Во-первых, это выбор основных стратегических приоритетов промышленного обновления (включая всю инфраструктуру). На рынках высокотехнологичной промышленной, информационной, аграрной и прочей продукции сегодня в мире не только существует, но непрерывно растет и обостряется жесткая международная конкуренция. Найти рыночные ниши на будущее – дело весьма нелегкое. В этом России могли бы быть полезны согласование и координация ее усилий с ведущими мировыми производителями подобной продукции. Можно было бы также ожидать от наших партнеров (в частности от Евросоюза) собственного, достаточно конкретного проекта поддержки и развития в России предприятий и даже отраслей, которые позволили бы ей вырваться из энергосырьевой зависимости и возродить обрабатывающую промышленность. О том, что подобный подход уже не кажется, например Европе, экзотикой, свидетельствует относительно недавнее подписание ЕС и Россией документа «Партнерство для модернизации».

Во-вторых, обновление еще сохранившихся производственных мощностей, а тем более строительство новых потребует (как это бывало в прошлом) массированного притока в страну техники и передовых технологий из-за рубежа. Все это в Европе, США, Японии (а теперь и в Китае) есть. И после вступления России в ВТО, достижения соответствующих двусторонних и многосторонних договоренностей, отмены уже отживших свой век ограничений российские потребности могут и должны стать одним из важнейших факторов поддержания устойчивого машиностроительного, электротехнического и другого экспорта из высокоразвитых индустриальных стран. При этом стабильные рынки для российской энергосырьевой продукции на Западе сохранятся, вероятно, даже при нынешних сдвигах в пользу различного рода энергетических и прочих альтернатив. Не следует забывать и про международные кредитные возможности.

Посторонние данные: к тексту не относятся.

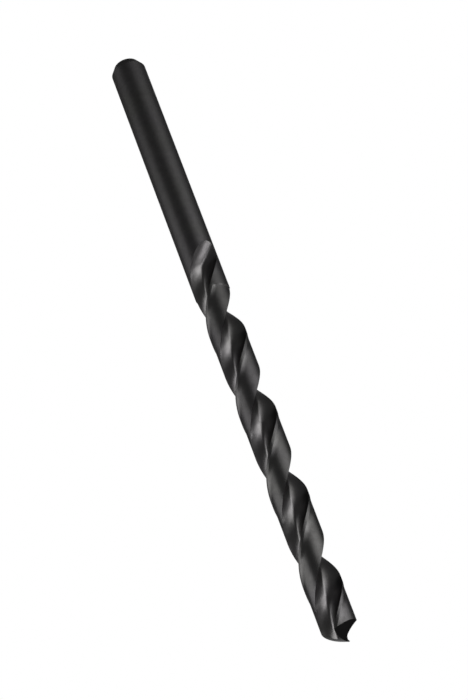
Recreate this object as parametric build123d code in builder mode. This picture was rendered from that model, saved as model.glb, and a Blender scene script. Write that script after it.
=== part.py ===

В-третьих, перед Россией стоит сегодня, может быть, наиболее острая и сложная задача: демонополизация ее экономики и создание автоматического механизма (конечно, в определенном взаимодействии с административными рычагами) стимулирования инновационного процесса. При нынешнем заоблачном уровне прибыльности естественных и искусственных отечественных монополий у них в реальности нет или почти нет серьезных стимулов к модернизации старых, а тем более строительству новых, технологически продвинутых производственных мощностей. Конечно, это прежде всего внутренняя политическая, экономическая и институциональная проблема России, более того – вопрос решимости или нерешимости наших властей. Но сотрудничество и конкуренция с Западом как по импорту, так и по экспорту, а также поддержка и с той, и с другой стороны притока прямого иностранного капитала (особенно в малый и средний бизнес) могли бы дать заметный дополнительный толчок переходу российской экономики к подлинному рынку и новым структурным пропорциям в ее производственном потенциале.